Cet ingénieur a entrepris une carrière d'écrivain et s'est choisi un pseudonyme pour publier des romans écrits en français.
Cet homme est connu pour son humour noir, et suite à cette lecture, je ne peux que signaler l'irrespect et la légèreté avec laquelle il décrit l'URSS et la politique du camarade Nikita Khrouchtchev . »

Voici le rapport circonstancié que l'on pourrait écrire pour évoquer cet ouvrage et qui devrait être suivi d'une longue autocritique, puisque ce roman est excellent et que l'on prend un plaisir fou à le lire.

Les Services compétents désignent ici les services du KGB, où travaille le lieutenant Ivanov, qui traque le mystérieux Abram Tertz, qui fait publier en France dans les années 60 par une non moins mystérieuse filière des nouvelles fantastiques mettant à mal l'image de l'URSS.
L'habileté de Tertz et de ses amis est telle qu'il faut bien six années aux Services compétents pour démasquer l'écrivain subversif, André Siniavski, époux de Maria Rozanova, parents de Iegor Gran.

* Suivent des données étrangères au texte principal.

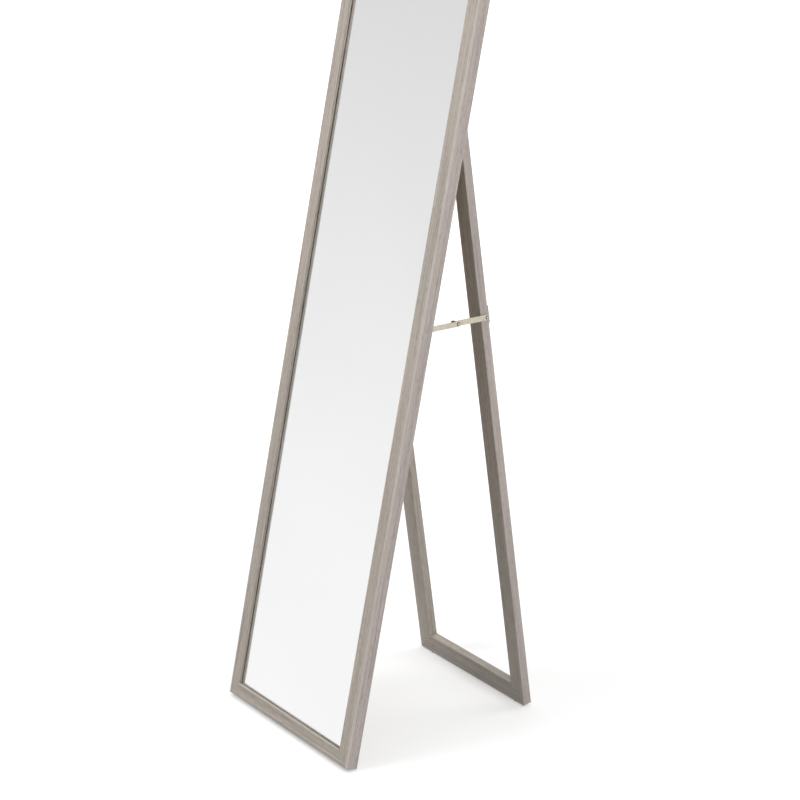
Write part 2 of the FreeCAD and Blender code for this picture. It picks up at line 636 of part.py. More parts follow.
stand_bracket = bracket(
    stand_ear_x, (STAND_HALF - BRACKET_FLANGE, STAND_HALF), (STAND_BACK, STAND_BACK + BRACKET_THICK),
    REAR_PIVOT_FOLDED, BRACKET_UP, BRACKET_DOWN, (stand_ear_x[1], STAND_BACK + BRACKET_THICK))
stand_nodes["stay_bracket_stand"] = [drilled(stand_bracket, stand_bracket_seats)]
stand_nodes["stay_bracket_stand_screws"] = [screw(seat, axis) for seat, axis in stand_bracket_seats]

# ---- stay links and rivets, straight between the open pivots ----
front_rivet = rivet(front_link_x[0], frame_ear_x[1], 1)
mirror_nodes["stay_front_rivet"] = [along_stay(front_rivet, FRONT_PIVOT)]
stay_nodes["stay_front_link"] = [front_link()]
stay_nodes["knee_washer"] = [knee_washer()]
stay_nodes["knee_rivet"] = [along_stay(rivet(knee_washer_x[0], front_link_x[1], 1), KNEE)]
stay_nodes["stay_rear_link"] = [rear_link()]
knee_tail = rivet(rear_link_x[0], rear_link_x[1], -1)
stay_nodes["knee_rivet_tail"] = [along_stay(knee_tail, KNEE)]
stay_nodes["stay_rear_rivet"] = [along_stay(rivet(stand_ear_x[0], rear_link_x[1], 1), REAR_PIVOT)]

# ---- feet ----
for name, place in zip(("frame_foot_left", "frame_foot_right"), frame_foot_places):
    mirror_nodes[name] = [foot_blank(place)]
for name, place in zip(("stand_foot_left", "stand_foot_right"), stand_foot_places):
    stand_nodes[name] = [foot_blank(place)]


# ======== open the stand, lean the mirror, flatten the feet and set the origin ========
def placed(solid, placements):
    """Apply placements in turn, on top of the one the solid already has."""
    piece = solid.copy()
    for placement in placements:
        piece.Placement = placement.multiply(piece.Placement)
    return piece


nodes = {}
for group, placements in ((mirror_nodes, [LEANED]), (stand_nodes, [SWING, LEANED]), (stay_nodes, [LEANED])):
    for name, solids in group.items():
        nodes[name] = [placed(solid, placements) for solid in solids]

floor_half = 2 * MIRROR_HEIGHT
below_floor = box((-floor_half, floor_half), (-floor_half, floor_half), (-FOOT_THICK * 2, 0))
for name in ("frame_foot_left", "frame_foot_right", "stand_foot_left", "stand_foot_right"):
    nodes[name] = [nodes[name][0].cut(below_floor)]

# The origin lies on the floor, midway between the foremost and the rearmost point.
foremost = nodes["frame_bottom_rail"][0].optimalBoundingBox().YMin
rearmost = nodes["stand_bottom_rail"][0].optimalBoundingBox().YMax
to_origin = Placement(Vector(0, -(foremost + rearmost) / 2, 0), Rotation())

os.makedirs("parts", exist_ok=True)
for name, solids in nodes.items():
    shapes = [placed(solid, [to_origin]) for solid in solids]
    shape = shapes[0] if len(shapes) == 1 else Part.makeCompound(shapes)
    shape.exportStep("parts/" + name + ".step")
    print(name, len(shapes), "solids", round(shape.Volume), "mm3", "valid" if shape.isValid() else "INVALID")

for label, (y, z) in (
    ("hinge pin", (PIN_DEPTH, PIN_HEIGHT)),
    ("front stay pivot", FRONT_PIVOT),
    ("rear stay pivot", REAR_PIVOT),
    ("rear stay pivot, folded", REAR_PIVOT_FOLDED),
    ("knee", KNEE),
):
    print(label, to_origin.multiply(LEANED).multVec(Vector(0, y, z)))
print("lean", LEAN, "stay line", STAY_ANGLE - LEAN, "link length", LINK_LENGTH)
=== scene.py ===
import json
import math

import bmesh
import bpy
from mathutils import Matrix, Vector


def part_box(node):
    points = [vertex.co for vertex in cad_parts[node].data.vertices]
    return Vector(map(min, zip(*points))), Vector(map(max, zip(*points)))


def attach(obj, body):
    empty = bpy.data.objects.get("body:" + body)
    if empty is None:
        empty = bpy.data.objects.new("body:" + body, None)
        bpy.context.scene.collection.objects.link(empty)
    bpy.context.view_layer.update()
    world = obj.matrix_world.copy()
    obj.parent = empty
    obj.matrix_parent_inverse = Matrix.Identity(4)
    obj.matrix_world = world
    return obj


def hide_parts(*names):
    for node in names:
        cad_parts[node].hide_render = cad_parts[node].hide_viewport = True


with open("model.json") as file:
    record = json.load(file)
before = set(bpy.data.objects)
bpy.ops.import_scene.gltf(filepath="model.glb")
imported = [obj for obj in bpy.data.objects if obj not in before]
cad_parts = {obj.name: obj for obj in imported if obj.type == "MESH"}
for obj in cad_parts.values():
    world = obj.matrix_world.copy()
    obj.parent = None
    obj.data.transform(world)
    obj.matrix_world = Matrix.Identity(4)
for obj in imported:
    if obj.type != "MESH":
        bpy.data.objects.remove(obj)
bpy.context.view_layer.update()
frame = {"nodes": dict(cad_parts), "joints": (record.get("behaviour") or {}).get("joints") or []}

MM = 0.001


# ---- Mirror frame: four mitred lengths of moulding ----
# A picture-frame moulding of wood, wrapped in printed wood-grain foil: rounded outer bead, a flat
# field a little lower, and a small raised lip around the pane. The corners are mitred, glued and
# nailed from behind, so a fine line shows across each corner.
FRAME_WIDTH = 370 * MM
FRAME_HEIGHT = 1570 * MM
FRAME_DEPTH = 25 * MM
FACE_WIDTH = 26 * MM
LIP_BACK = 6.3 * MM      # lip and glass together fill 8.6 mm; the glass is the thinner part
WALL_WIDTH = 20 * MM
FOLD_GAP = 0.5 * MM
LEAN = math.radians(11.639)
PIN_UPRIGHT = Vector((0, 28.1 * MM, 1105 * MM))    # hinge pin in the upright, unopened mirror

joints = {joint["name"]: joint for joint in frame["joints"]}
hinge_pin = Vector(joints["stand_fold"]["pos_m"])
stand_opening = math.radians(joints["stand_fold"]["range_deg"][1])
mirror_place = (Matrix.Translation(hinge_pin) @ Matrix.Rotation(-LEAN, 4, "X")
                @ Matrix.Translation(-PIN_UPRIGHT))
stand_place = (Matrix.Translation(hinge_pin) @ Matrix.Rotation(stand_opening - LEAN, 4, "X")
               @ Matrix.Translation(-PIN_UPRIGHT))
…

Ce qui frappe c'est le sujet du roman, traité avec beaucoup de recul, d'ironie, de second degré, d'apparente légèreté , qui fait rire et sourire.
C'est le récit de la traque de celui qui publie en France, des surveillances quotidiennes, c'est l'évocation des informateurs, des agents qui devinent, analysent, connaissent les individus mieux qu'eux-mêmes, savent prévoir, devancer, du martèlement des valeurs de la Mère Patrie, c'est le rappel de l'incessante comparaison avec l'Ouest décadent, et des tentatives pour ouvrir un peu le pays via Intourist, tout en colmatant les brèches que cette ouverture pourrait causer au sein de la nation…
Bienvenue dans le pays de Monsieur K, nouveau visage de l'URSS .
Les Services compétents racontent donc la censure, les pénuries, la répression, malgré le déboulonnage de Staline et la fin du culte de la personnalité. Si Staline est mort en 1953, la répression en Hongrie a eu lieu trois ans plus tard, l'Affaire Pasternak en 1958, les pays satellites de l'Europe de l'Est ne doivent surtout pas quitter le giron soviétique, ni les dissidents donner une image négative de la nation.

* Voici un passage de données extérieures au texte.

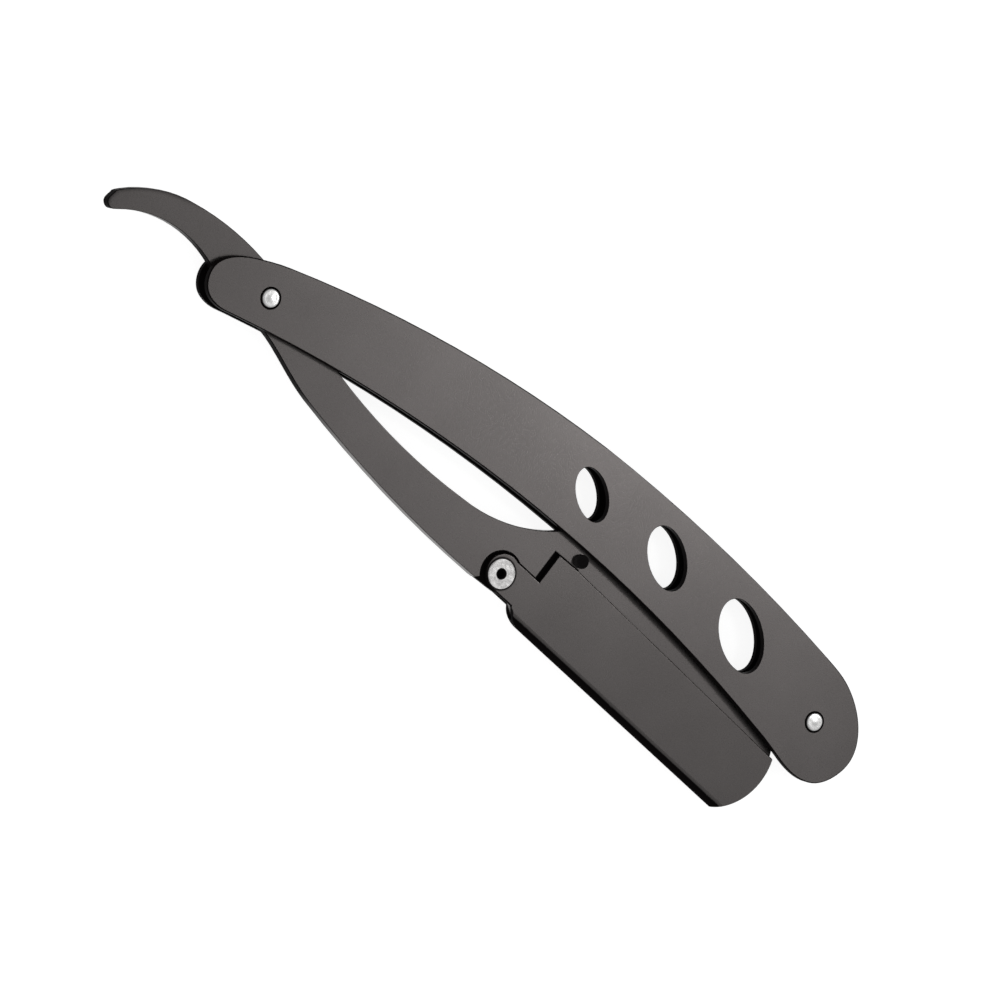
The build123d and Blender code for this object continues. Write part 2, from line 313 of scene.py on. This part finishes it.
def bright_steel(name, darker, lighter, roughness=0.3, bore=None, rim=None):
    """Polished steel with faint hammer marks.

    bore is the place of a hollow with black shade painted inside. rim is the place and radius of a head
    whose outer edge has dark shade painted on it.
    """
    shader = Shader(name)
    dents = shader.noise(0.7, detail=2)
    fine = shader.noise(0.12, detail=2)
    colour = shader.mix(shader.ramp(dents, 0.3, 0.7), darker, lighter)
    metallic = 1.0
    if bore:
        metallic = shader.ramp(shader.distance(bore), 0.84 * MM, 0.9 * MM)
        colour = shader.mix(metallic, PAINTED_GAP_SHADE_BLACK, colour)
    if rim:
        place, radius = rim
        metallic = shader.ramp(shader.distance(place), radius - 0.06 * MM, radius - 0.24 * MM)
        colour = shader.mix(metallic, PAINTED_GAP_SHADE_BLACK, colour)
    shader.set(
        Base_Color=colour,
        Metallic=metallic,
        Roughness=shader.ramp(fine, 0.3, 0.7, roughness - 0.06, roughness + 0.08),
        Normal=shader.bump(dents, 0.05, 0.5),
    )
    shader.principled.inputs["Specular IOR Level"].default_value = 0.03 if bore or rim else 0.5
    return shader.material


def blade_steel(name):
    """Rolled strip steel with grinding lines along the cutting edge."""
    shader = Shader(name)
    lines = shader.noise(0.12, detail=2, stretch=(0.03, 1, 1))
    stain = shader.noise(6.0, detail=2)
    shader.set(
        Base_Color=shader.mix(stain, (0.62, 0.63, 0.65), (0.74, 0.75, 0.76)),
        Metallic=1.0,
        Roughness=shader.ramp(lines, 0.3, 0.7, 0.22, 0.36),
        Normal=shader.bump(lines, 0.01, 0.3),
    )
    return shader.material


def black_oxide(name):
    """Matt black oxide on the small turned studs, with light painted on their walls to make them paler,
    and worn a little on the rim.
    """
    shader = Shader(name)
    worn = shader.math("MULTIPLY", shader.edge(0.15), shader.noise(0.8, detail=3))
    fine = shader.noise(0.15, detail=2)
    # Painted light: the studs' walls are paler than their black ends.
    wall_or_end = shader.mix(shader.ramp(shader.facing_z(), 0.2, 0.8), (0.014, 0.013, 0.013), OXIDE_AND_PAINTED_SHADE_BLACK)
    shader.set(
        Base_Color=shader.mix(shader.math("MULTIPLY", worn, 0.3), wall_or_end, (0.04, 0.04, 0.04)),
        Metallic=0.0,
        Roughness=shader.ramp(fine, 0.3, 0.7, 0.4, 0.6),
        Normal=shader.bump(fine, 0.01, 0.3),
    )
    shader.principled.inputs["Specular IOR Level"].default_value = 0.03
    return shader.material


materials = {
    "front_scale": coated_steel("front_scale_coating", HANDLE_GRAPHITE, outer_side=1),
    "rear_scale": coated_steel("rear_scale_coating", HANDLE_GRAPHITE, outer_side=-1),
    "arm": coated_steel("arm_coating", ARM_GRAPHITE, wall=unshaded_walls, shade=arm_shade),
    "clamp_channel": coated_steel("clamp_coating", CLAMP_GRAPHITE, shade=clamp_shade),
    "clamp_rivet": bright_steel("rivet_steel", *RIVET_STEEL, bore=RIVET),
    "half_blade": blade_steel("blade_strip_steel"),
}
steel = bright_steel("bright_pin_steel", *HIDDEN_STEEL)
oxide = black_oxide("black_stud_oxide")
for node_name in ("end_spacer", "pivot_washer_front", "pivot_washer_rear"):
    materials[node_name] = steel
for node_name in ("pivot_pin", "end_pin"):
    low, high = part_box(node_name)
    head = (middle(node_name), (high.x - low.x) / 2)
    materials[node_name] = bright_steel(f"{node_name}_steel", *PIN_STEEL, rim=head)
for node_name in ("stop_stud", "blade_stud_heel", "blade_stud_tip"):
    materials[node_name] = oxide

for node_name, material in materials.items():
    for material_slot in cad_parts[node_name].material_slots:
        material_slot.material = material

# ---------------------------------------------------------------- studio


def plain_floor():
    """A round white table, curving up into a wall far behind on every side."""
    profile = [(1.2, 0.0), (1.8, 0.0)]
    profile += [(1.8 + 0.5 * sin(t), 0.5 - 0.5 * cos(t)) for t in (radians(9 * k) for k in range(1, 11))]
    profile += [(2.3, 1.6)]
    turns = 96
    mesh = bmesh.new()
    rings = []
    for radius, height in profile:
        angles = (2 * pi * k / turns for k in range(turns))
        rings.append([mesh.verts.new((radius * cos(a), radius * sin(a), height)) for a in angles])
    mesh.faces.new(rings[0])
    for lower, upper in zip(rings, rings[1:]):
        for k in range(turns):
            n = (k + 1) % turns
            mesh.faces.new((lower[k], upper[k], upper[n], lower[n]))
    data = bpy.data.meshes.new("floor")
    mesh.to_mesh(data)
    mesh.free()
    floor = bpy.data.objects.new("floor", data)
    for polygon in data.polygons:
        polygon.use_smooth = True
    floor.location.z = cad_box[0].z - 0.02 * MM
    bpy.context.scene.collection.objects.link(floor)
    shader = Shader("white_table")
    shader.set(
        Base_Color=(0.3, 0.3, 0.3, 1),
        Roughness=0.7,
        Emission_Color=(1, 1, 1, 1),
        Emission_Strength=0.88,
    )
    data.materials.append(shader.material)
    return floor


def softbox(name, azimuth, elevation, distance, size, watts):
    """A square area light that aims at the razor."""
    data = bpy.data.lights.new(name, "AREA")
    data.size = size
    data.energy = watts
    light = bpy.data.objects.new(name, data)
    towards = direction(radians(azimuth), radians(elevation))
    light.location = CAMERA_AIM + distance * towards
    light.rotation_mode = "QUATERNION"
    light.rotation_quaternion = towards.to_track_quat("Z", "Y")
    light.visible_camera = False
    bpy.context.scene.collection.objects.link(light)
    return light


plain_floor()
softbox("key_softbox", azimuth=38, elevation=55, distance=0.55, size=0.09, watts=0.28)
softbox("fill_softbox", azimuth=200, elevation=55, distance=1.2, size=0.8, watts=0.6)

world = bpy.data.worlds.new("studio")
world.use_nodes = True
world.node_tree.nodes["Background"].inputs["Color"].default_value = (1, 1, 1, 1)
world.node_tree.nodes["Background"].inputs["Strength"].default_value = 0.37
bpy.context.scene.world = world
bpy.context.scene.view_settings.view_transform = "Standard"

camera_data = bpy.data.cameras.new("camera")
camera_data.lens = CAMERA_LENS
camera_data.sensor_width = 36
camera_data.clip_start = 0.01
camera_data.clip_end = 20
camera = bpy.data.objects.new("camera", camera_data)
back = direction(CAMERA_AZIMUTH, CAMERA_ELEVATION)
level = Vector((0, 0, 1)).cross(back).normalized()
turn = Matrix.Rotation(CAMERA_ROLL, 3, back)
right = turn @ level
up = turn @ back.cross(level)
camera.matrix_world = Matrix.Translation(CAMERA_AIM + CAMERA_DISTANCE * back) @ Matrix(
    (right, up, back)
).transposed().to_4x4()
bpy.context.scene.collection.objects.link(camera)
bpy.context.scene.camera = camera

Ce très bon roman satirique offre des pages d'anthologie. Je mets une citation pour conclure en espérant qu'elle vous donnera envie de le lire. Il a été difficile de choisir, on voudrait citer des chapitres entiers du livre (avec mention spéciale pour les cadeaux octroyés à Youri Gargarine ou le passage sur Maurice Thorez).

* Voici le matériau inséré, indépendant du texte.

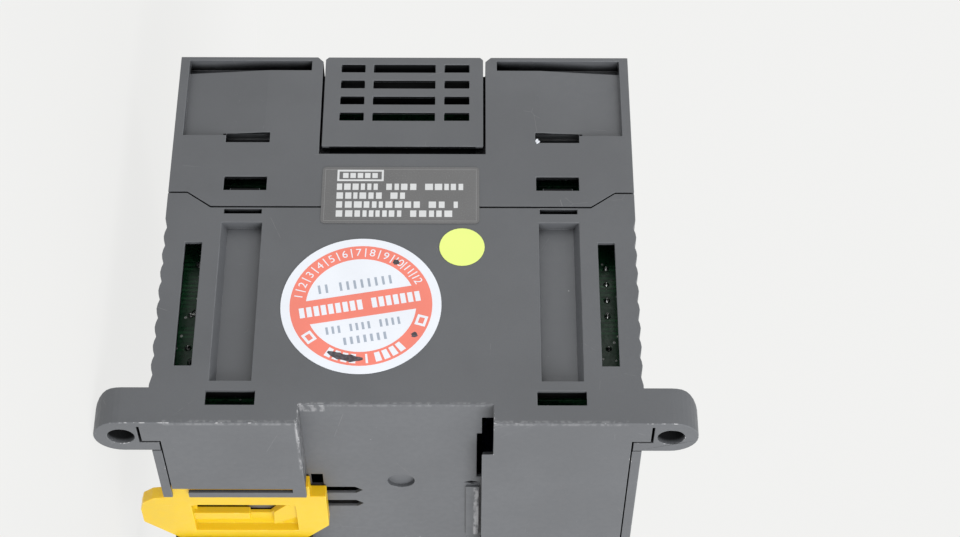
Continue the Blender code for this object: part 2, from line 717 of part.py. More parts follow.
def boards():
    """Printed circuit boards, one behind each side wall and two across the front."""
    side_z = (-SIDE_BOARD_HALF, SIDE_BOARD_HALF)
    for name, side in (("output_board", 1), ("power_board", -1)):
        across = span(side, SIDE_BOARD_IN, SIDE_BOARD_IN + BOARD)
        finish(solid(name, block(across, (8.0, 54.5), side_z)), PCB)
    deck = (TERMINAL_BOARD_REAR, TERMINAL_BOARD_REAR + BOARD)
    finish(solid("terminal_board", block((-30.5, 30.5), deck, (-42.0, 42.0))), PCB)
    front = (INDICATOR_BOARD_REAR, INDICATOR_BOARD_REAR + BOARD)
    finish(solid("indicator_board", block((-30.5, 30.5), front, (-15.0, 15.0))), PCB)


def connectors():
    """Board-to-board headers and the expansion connector behind the label."""
    for name, side in (("board_connector_right", 1), ("board_connector_left", -1)):
        across = span(side, 23.7, SIDE_BOARD_IN - GAP)
        finish(solid(name, block(across, (48.5, 55.7), (-12.0, 12.0))), CREAM)
    low = SIDE_BOARD_IN + BOARD + GAP
    socket = solid("expansion_connector", block((low, 34.2), (47.6, 53.8), (-12.3, 12.3)))
    cut(socket, block((31.5, 35.0), (49.4, 52.0), (-11.3, 11.3)))
    finish(socket, BLACK)


def power_parts():
    """Transformer and reservoir capacitors on the power board."""
    left = -SIDE_BOARD_IN + GAP
    core = solid("transformer_core", block((left, -8.0), (12.0, 34.0), (-12.0, 12.0)))
    cut(core, block((left + 4.0, -12.0), (10.0, 36.0), (-8.0, 8.0)))
    finish(core, FERRITE)
    outline = rounded((left + 4.4, -12.4), (13.0, 33.0), 2.0)
    coil = solid("transformer_winding", (outline, -7.6, 7.6, along_z))
    finish(coil, TAPE)
    for name, z, radius in (("capacitor_large", 22.0, 6.5), ("capacitor_small", 35.0, 5.0)):
        outline = circle(z, 20.0, radius, 28)
        finish(solid(name, (outline, left, left + 24.0, along_x)), SLEEVE)


def logic_parts():
    """Relays, processor and backup battery on the output board."""
    right = SIDE_BOARD_IN - GAP
    for i in range(3):
        low = -40.0 + i * 11.5
        relay = solid(f"relay_{i + 1}", block((right - 15.5, right), (14.0, 40.0), (low, low + 10.0)))
        finish(relay, RELAY)
    finish(solid("processor", block((right - 1.4, right), (18.0, 34.0), (8.0, 24.0))), BLACK)
    cell = (circle(right - 5.4, 42.0, 5.0, 24), 8.0, 30.0, along_z)
    finish(solid("backup_battery", cell), STEEL)


def build():
    """Make every piece of the module."""
    for old in list(bpy.data.objects):
        bpy.data.objects.remove(old)
    rear_case()
    end_wall("upper_end_wall", 1)
    end_wall("lower_end_wall", -1)
    front_case()
    centre_cover()
    terminal_lid("upper_terminal_cover", 1)
    terminal_lid("lower_terminal_cover", -1)
    din_lever()
    plate_on_side("connector_label", rounded((-15.35, 15.1), (43.9, 57.3), 0.8), SHEET, 0.12)
    plate_on_side("inspection_sticker", circle(-6.96, 25.3, 15.0, 72), PAPER, 0.12)
    plate_on_side("colour_dot", circle(11.8, 38.5, 4.3, 36), LIME, 0.1)
    access_door()
    indicator_lens()
    light_pipe()
    port_pieces()
    mode_switch()
    boards()
    connectors()
    power_parts()
    logic_parts()
    for row, sign in (("upper", 1), ("lower", -1)):
        terminal_block(f"{row}_terminal_block", sign)
        for i, x in enumerate(terminal_positions()):
            terminal_screw(f"{row}_terminal_screw_{i + 1}", x, sign)


build()
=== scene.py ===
"""Looks of the rail-mounted controller module: softened edges, materials, prints and solder joints.

Sizes are in millimetres until they reach place(), which turns them into metres.
x runs across the module, d is the distance forward of the rear plane and z is up.
"""

import math
import random

import bmesh
import bpy
from mathutils import Euler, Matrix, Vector


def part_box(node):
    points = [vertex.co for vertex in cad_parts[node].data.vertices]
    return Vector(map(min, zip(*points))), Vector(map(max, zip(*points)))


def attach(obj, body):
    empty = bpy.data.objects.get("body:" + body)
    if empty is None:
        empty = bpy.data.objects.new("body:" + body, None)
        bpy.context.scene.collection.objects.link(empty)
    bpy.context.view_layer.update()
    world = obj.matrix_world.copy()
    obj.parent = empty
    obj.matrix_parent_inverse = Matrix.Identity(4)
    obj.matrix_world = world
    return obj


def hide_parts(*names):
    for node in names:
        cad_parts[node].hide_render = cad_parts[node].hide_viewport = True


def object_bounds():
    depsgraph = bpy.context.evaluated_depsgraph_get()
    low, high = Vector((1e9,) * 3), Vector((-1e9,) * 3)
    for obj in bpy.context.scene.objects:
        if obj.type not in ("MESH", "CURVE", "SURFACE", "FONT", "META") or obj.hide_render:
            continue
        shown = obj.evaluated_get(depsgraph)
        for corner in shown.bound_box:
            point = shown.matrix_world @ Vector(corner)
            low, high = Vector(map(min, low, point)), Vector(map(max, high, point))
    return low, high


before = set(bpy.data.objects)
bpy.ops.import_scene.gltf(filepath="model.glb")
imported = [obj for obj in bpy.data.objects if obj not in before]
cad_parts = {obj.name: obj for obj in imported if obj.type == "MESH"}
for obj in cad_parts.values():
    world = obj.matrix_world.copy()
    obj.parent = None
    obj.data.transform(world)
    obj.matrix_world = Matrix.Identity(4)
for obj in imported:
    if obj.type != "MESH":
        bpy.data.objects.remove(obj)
CAD_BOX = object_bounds()

MM = 0.001
REAR_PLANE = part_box("rear_case")[1].y
PRINT = 0.006
PRINT_ROOM = 0.02
SEED = 7

# Linear colours
CHARCOAL = (0.095, 0.0995, 0.108)
CHARCOAL_WORN = (0.30, 0.30, 0.31)
YELLOW = (0.46, 0.345, 0.015)
# Painted glow colour for the latch, standing in for light scattered inside the nylon
YELLOW_GLOW = (0.26, 0.125, 0.0)
YELLOW_WORN = (0.56, 0.45, 0.09)
BLACK = (0.012, 0.012, 0.013)
BLACK_WORN = (0.06, 0.06, 0.065)
FILM = (0.118, 0.118, 0.120)
PAPER = (0.75, 0.78, 0.84)
SALMON = (0.80, 0.205, 0.15)
LIME = (0.74, 0.86, 0.22)
INK_GREY = (0.33, 0.38, 0.46)
INK_BLACK = (0.03, 0.025, 0.03)
BAR_WHITE = (0.62, 0.63, 0.64)
MASK_GREEN = (0.004, 0.050, 0.018)
TRACK_GREEN = (0.018, 0.13, 0.045)
TIN = (0.66, 0.67, 0.66)
STEEL = (0.56, 0.56, 0.57)
CREAM = (0.60, 0.55, 0.43)
FERRITE = (0.035, 0.035, 0.038)
TAPE = (0.62, 0.40, 0.035)
SLEEVE = (0.015, 0.022, 0.075)
RELAY = (0.016, 0.045, 0.15)
CLEAR = (0.78, 0.80, 0.82)
SMOKE = (0.16, 0.165, 0.175)
BACKDROP = (0.885, 0.885, 0.875)
FLOOR = (0.83, 0.83, 0.815)

# Round inspection sticker, in its own turned axes
STICKER_TURN = math.radians(10.3)
RING_IN = 10.3
RING_OUT = 13.3
BAND_HALF = 2.6
RING_MID = (RING_IN + RING_OUT) / 2
DIAL_CELLS = 12
NUMBER_SIZE = 2.3
PEN_SPOTS = ((7.95, 8.33, 0.66), (8.74, -8.27, 0.6))

# Label over the expansion connector
LABEL_MARGIN = 2.9
LABEL_LINE = 1.5
LABEL_PITCH = 2.12
LABEL_DASH = 1.8
LABEL_WORDS = ((6, 4, 5), (6, 2), (10, 2, 1), (9, 5))
HEADING_DROP = 3.4
HEADING_HEIGHT = 2.7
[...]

« Tout de même, comment ose-t-on écrire dans la presse capitaliste que la liberté soviétique est couci-couça alors qu'on a ce Huit et demi qui est projeté en veux-tu en voilà, en plein centre de Moscou? Un film qui donne l'occasion aux intellectualisants d'affiner leur complexe de supériorité sans défendre aucun des enseignements de Lénine.
Khroutchtchev non plus n'a rien compris au film.
Après qu'un jury international lui a décerné le premier prix au Festival de Moscou, on s'est affolés dans les cénacles: comment montrer ce film aux citoyens alors que Mastroianni est à l'évidence contaminé par l'idéologie bourgeoise, tandis que l'art que pratique Fellini est à l'opposé du réalisme socialiste?
Tel un savant fou et altruiste, Khroutchtchev décide de tester le poison sur lui-même. On lui organise une séance privée. Le brave homme s'endort au bout de vingt minutes. Huit et demi est jugé soporifique et inoffensif.
Soulagement pour tout le monde: si le numéro Un est sorti indemne de la projection, le citoyen lambda ne risque rien. »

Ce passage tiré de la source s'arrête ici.